I love using vim because it fits my self automation behavior and I've optimized it so much that I cannot use any other IDE without breaking things.
I am a Linux guy and I hate it when coworkers are too stupid for utf8 encoding.
I love tabs, not spaces and I don't understand it when coworkers are not able to setup a simple editorconfig file, hence integrate it in their "IDE".
I love working during the night because nobody is standing in my door while asking me whether I got that email two minutes ago.
You sound like a jerk. Team-mates not understand something is not an excuse to call them stupid. If you truly love something then usually you'd want to share that love with the uninitiated.
Your not sharing it in a way that's understandable?
People learn and think about things in different ways. An explanation for something that's clear to you might be gibberish to me. Continuing to explain it to me in a way you understand doesn't really help me.
In my experience, people develop a better understanding of a particular concept if they take the time to figure it out for themselves rather than relying on someone to explain it to them.
The person might not be able to figure it out on their own. That doesn't mean they're dumb; they just missed a particular intuitive leap that was easier for you.

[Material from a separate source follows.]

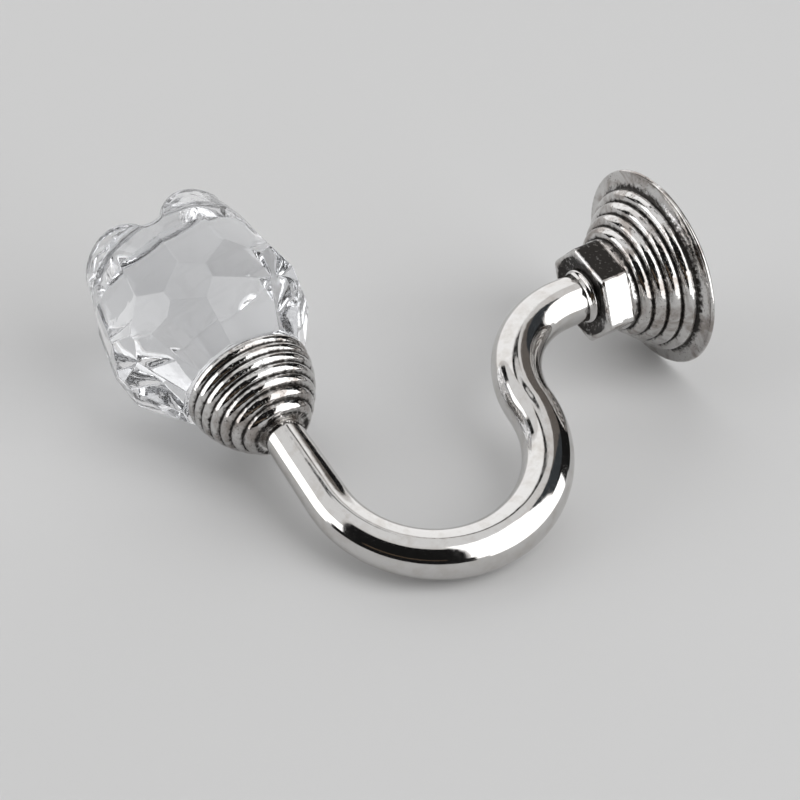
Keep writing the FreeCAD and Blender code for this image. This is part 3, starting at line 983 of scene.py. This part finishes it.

The person might dive into it and learn it incorrectly. They might find something on the internet that seems to make sense, but isn't a good way of doing it. Then you have to clean up the mess their imperfect understanding caused, plus help them unlearn the wrong thing.
I think the best bit is somewhere in between. When learning something new, everyone should do some of their own research and self-teaching. But having someone knowledgeable to also teach can be essential, and if someone like that is available, I think it's wise for a self-learner to at least check their understanding with that person, early on.
I'm sure the project management guy hates it when his coworkers are too stupid to think of planning and deadlines.
I'm sure the product manager guy hates it when his coworkers are too stupid to think of users and use cases.
Good for you, but change management saves my time more often than not.